Wsparcie może być przyznane, jeśli spełniony jest chociaż jeden z poniższych warunków:
- Przynajmniej jeden z kredytobiorców (np. mąż lub żona) straci pracę,
- Rata przekracza połowę dochodu gospodarstwa,
- Dochód po potrąceniu raty nie przekracza:
- 1402 złote w przypadku singli,
- 1056 złotych na osobę w przypadku wieloosobowych gospodarstw domowych.
Niestety są też warunki ograniczające. Z możliwości skorzystania ze wsparcia nie można skorzystać, jeśli ma się (lub miało w ostatnich 6 miesiącach) więcej niż jedno mieszkanie lub dom, utrata pracy wynika ze zwolnienia bez wypowiedzenia z winy pracownika, albo pracownik sam złożył wypowiedzenie, nie można korzystać ze wsparcia dłużej niż 36 miesięcy. Fundusz nie pomoże nam też w sytuacji, gdy zbyt długo zwlekaliśmy z prośbą o pomoc i umowa kredytu została już wypowiedziana, oraz wtedy, gdy jest się w trakcie otrzymywania świadczenia z tytułu ubezpieczenia od utraty pracy.
Banki muszą najpierw próbować się dogadać
Te wszystkie mechanizmy wydają się wystarczająco sprawne, aby osoby, które zadłużyły się w celu zakupu mieszkania poradziły sobie zarówno z przejściowymi jak i poważniejszymi problemami finansowymi.
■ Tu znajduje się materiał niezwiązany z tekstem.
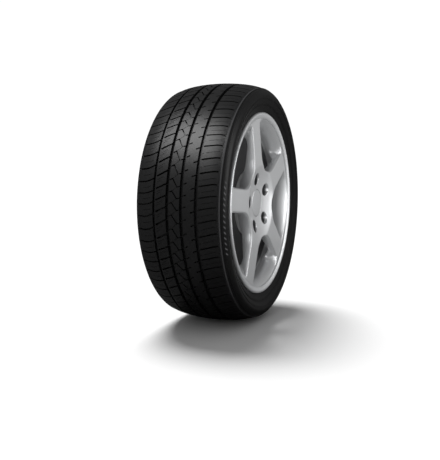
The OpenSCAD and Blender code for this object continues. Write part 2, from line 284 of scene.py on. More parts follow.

W tym kontekście ważna jest też ustawa o kredycie hipotecznym i nadzorze nad pośrednikami, która weszła w życie 22 lipca 2017 roku. Nakazuje ona bankom umożliwienie restrukturyzacji zadłużenia poprzez wydłużenie okresu spłaty, czy okresowe zawieszenie części lub całości rat. To wszystko jest ważne nie tylko z punktu widzenia pojedynczych gospodarstw domowych, ale też z punktu widzenia stabilności rynku nieruchomości, któremu nie powinna zagrażać fala przejęć nieruchomości przez banki kredytujące nabywców mieszkań.